Sachsens Innenminister Markus Ulbig und Innenmister Thomas de Maizière (beide CDU) werden am Montag aber noch andere Zahlen auf den Tisch legen. Und die betreffen nicht nur die spezielle Gruppe der Zuwanderer, sondern alle Tatverdächtigen im Land. Demnach gibt es auch Erfreuliches zu berichten: So ist die Anzahl der Wohnungseinbrüche seit vielen Jahren erstmals bundesweit gesunken: um 9,5 Prozent auf exakt 151.265 Fälle. Noch stärker sanken die Einbrüche zur Tageszeit – also solche, die zwischen 6 Uhr morgens und 21 Uhr abends begangen werden. Sie gingen um 10,2 Prozent auf 63.176 Fälle zurück. Ein Erfolg, denn 2015 war beim Wohnungseinbruchsdiebstahl noch der höchste Anstieg der letzten 15 Jahren verzeichnet worden.
Ob das schon eine Trendwende ist, wird von Experten jedoch bezweifelt. „Es gibt keinen Grund zur Entwarnung“, sagt Oliver Malchow, der Bundesvorsitzende der Gewerkschaft der Polizei (GdP). Die Statistik sei bloß eine „Momentaufnahme“. Seriöse Aussagen über Trends seien nur über mehrere Jahre hinweg möglich. Skeptisch reagiert auch der Gesamtverband der Deutschen Versicherungswirtschaft (GDV). „Wir haben immer noch deutlich mehr Einbrüche als vor fünf oder zehn Jahren – von einer Trendwende können wir derzeit also nicht ausgehen“, sagt GDV-Präsident Alexander Erdland.
Wohnungseinbrecher hätten einen hohen Schaden verursacht.
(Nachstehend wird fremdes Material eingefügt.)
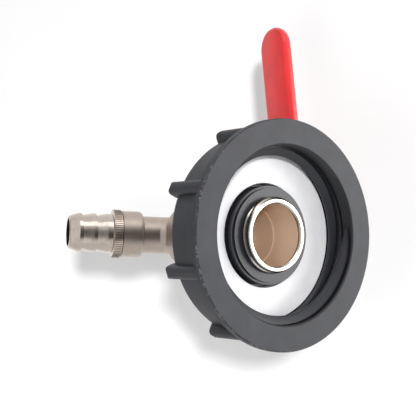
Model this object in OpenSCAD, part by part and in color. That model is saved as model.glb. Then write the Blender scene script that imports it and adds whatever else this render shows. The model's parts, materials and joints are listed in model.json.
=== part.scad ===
// Tank adapter: a screw cap for a coarse tank thread carrying a quarter-turn ball tap with a hose nozzle.
// The origin is the centre of the cap's mouth. The tank side is -Y, the tap reaches out along +Y,
// the stem points along +X and the lever stands up along +Z.

/* [Cap] */
// Outside diameter of the flange round the mouth
flange_d = 79; // [75:0.2:84]
// Thickness of the flange
flange_t = 3; // [2:0.1:4.5]
// Diameter of the plain entry at the mouth
mouth_d = 61; // [60.6:0.1:63]
// Depth of the plain entry
mouth_depth = 5; // [3:0.1:5.4]
// Chamfer on the mouth's edge
mouth_chamfer = 0.5; // [0.2:0.1:1]
// Wall diameter behind the entry, where the tank thread has its roots
thread_wall_d = 60; // [59.8:0.1:60.4]
// Outside diameter of the cap just behind the flange
cap_front_d = 71.4; // [68:0.2:72]
// Outside diameter of the cap at its back
cap_back_d = 70.2; // [67:0.2:71]
// Rounding of the cap's back edge
cap_edge = 1.4; // [0.5:0.1:2]
// Thickness of the cap's floor
cap_floor_t = 3.4; // [2.6:0.1:5]
// Diameter of the hub that takes the tap's thread
hub_d = 34.2; // [32:0.2:36]
// Depth of the hub's face behind the mouth
hub_depth = 9; // [8.6:0.1:11]
// Chamfer on the hub's rim
hub_chamfer = 0.8; // [0.3:0.1:1.2]
// Number of grip lugs
lug_count = 8; // [6:1:12]
// Width of a lug
lug_w = 4.6; // [4.4:0.1:7]
// Radius to the top of a lug
lug_reach = 38.4; // [37.4:0.1:39.2]
// Length by which a lug overhangs the cap's back
lug_overhang = 1.2; // [0.6:0.1:5]
// Rounding of a lug's top edges along its length
lug_round = 2; // [0.5:0.1:2.1]
// Rounding at a lug's end
lug_end_round = 1; // [0.3:0.1:1.4]
// Height of a lug's end face
lug_end_h = 4; // [3:0.1:5]
// Turn of the first lug from the -X side towards +Z
lug_phase = 23; // [0:0.5:45]

/* [Washers] */
// Depth of the white washer's face behind the mouth
face_washer_depth = 12.2; // [11.6:0.1:13]
// Thickness of the white washer
face_washer_t = 4.2; // [3:0.1:6]
// Outside diameter of the white washer
face_washer_d = 59; // [57:0.2:59.4]
// Hole in the white washer
face_washer_hole_d = 36.4; // [36.2:0.1:40]
// Room round the white washer in the cap
face_washer_room = 0.5; // [0.2:0.1:1]
// Outside diameter of the gasket behind the cap
cap_gasket_d = 31; // [29:0.2:31.6]
// Thickness of the gasket behind the cap
cap_gasket_t = 2; // [1:0.1:3]
// Outside diameter of the ring between tail and body
tail_seal_d = 29; // [27:0.2:30]
// Thickness of the ring between tail and body
tail_seal_t = 1; // [0.5:0.1:2]

/* [Inlet tail] */
// Pitch diameter of the tap thread
tap_thread_d = 25.3; // [25:0.1:26]
// Length of thread standing proud of the hub
tail_proud = 3.25; // [2:0.05:3.4]
// Chamfer at the thread's start
tail_chamfer = 0.35; // [0.2:0.05:0.8]
// Bore at the inlet
tail_bore_d = 21.6; // [21:0.1:22.4]
// Length of the wide bore
tail_bore_len = 14; // [8:0.1:20]
// Bore behind the ledge
tail_inner_d = 20.8; // [19:0.1:20.9]
// Spanner size of the tail's hexagon
collar_af = 32; // [32:0.5:36]
// Thickness of the hexagon
collar_t = 5.5; // [4:0.1:8]
// Diameter of the plug that screws into the body
plug_d = 24; // [23.4:0.1:24.4]
// Thickness of the web behind the front seat
seat_web_t = 1.4; // [1:0.1:2]

/* [Ball and seats] */
// Diameter of the ball
ball_d = 20; // [19:0.1:20.4]
// Waterway through the ball
ball_bore_d = 11.6; // [9:0.1:12]
// Distance of the ball's centre behind the body's front face
ball_set = 12.7; // [12.2:0.1:15]
// Outside diameter of a seat ring
seat_d = 18.8; // [18.4:0.1:19.2]
// Hole in a seat ring
seat_bore_d = 12.4; // [12.1:0.1:13]
// Width across a seat's cup
seat_cup_d = 17.1; // [16:0.1:17.6]
// Thickness left behind a seat's cup
seat_lip_t = 0.9; // [0.6:0.1:1.4]
// Width of the ball's slot
slot_w = 3.2; // [2.6:0.1:4]
// Depth of the ball's slot
slot_depth = 2.7; // [2:0.1:3]

/* [Valve body] */
// Diameter of the socket end of the body
body_front_d = 30.4; // [29.4:0.2:32]
// Length of the socket end
body_front_len = 9.4; // [8.4:0.1:11]
// Length of the taper behind the socket end
body_taper_len = 2; // [1:0.1:4]
// Diameter of the body round the ball
body_d = 25.6; // [25:0.2:27]
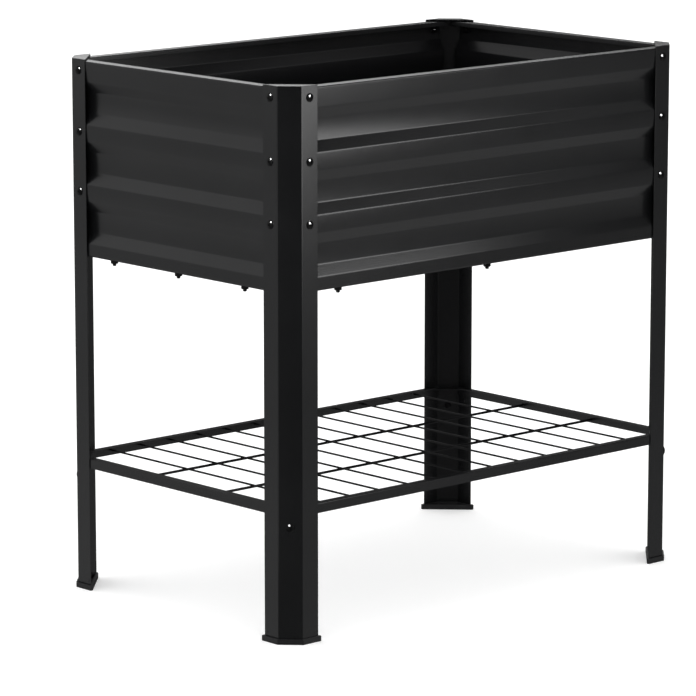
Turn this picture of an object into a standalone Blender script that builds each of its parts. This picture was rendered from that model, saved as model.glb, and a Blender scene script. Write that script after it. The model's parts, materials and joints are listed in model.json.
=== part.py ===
"""Raised planter: a corrugated sheet-steel box bolted between four corner legs, with a wire shelf below it.

Units are metres and +Z is up. X runs along the long side, and the origin is on the floor under the centre
of the box. Every physical piece is one object, and pieces that touch keep GAP between their faces. A piece
that repeats is modelled once, in its own frame, and placed by location and rotation.

Corner pieces (legs, caps, tabs) have their frame's origin on the corner where the two outer leg faces would
meet, with +X and +Y running inwards along those faces. Side pieces (walls, rails) have theirs at the middle
of a side, on the outer leg face, with X along the side and +Y inwards.
"""

import math

import bmesh
import bpy
from mathutils import Matrix, Vector

# Overall size, measured over the outer faces of the legs. The foot caps stand CAP_RIM proud of it all round.
LENGTH = 0.794
WIDTH = 0.504
HEIGHT = 0.800
GAP = 0.0003

# Corner leg: one strip bent to flange, chamfer, flange, with a plate closing its top.
LEG_SHEET = 0.0012
LEG_CHAMFER = 0.0245
LEG_SIDE = 0.0543
LEG_BEND = 0.0025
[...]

Die PKS beziffert diesen auf 391,6 Millionen Euro für „vollendete“ Einbrüche. Doch laut dem Verband sind es 470 Millionen Euro (2015: 530 Millionen Euro), wenn man die Einbruchsversuche mitrechnet.
Für Ulbig gibt es einen Wermutstropfen. Ausgerechnet in Sachsen, seinem Bundesland also, nahm die Zahl der Wohnungseinbrüche gegen den Trend zu. Auch in Sachsen-Anhalt war das der Fall. In den restlichen 14 Bundesländern wurde weniger eingebrochen. In Sachsen wurden 834 Einbrecher ermittelt. Nach Ulbigs Angaben war jeder fünfte Tatverdächtige ein Ausländer. Sie stammen überwiegend aus Georgien, Tschechien und Tunesien.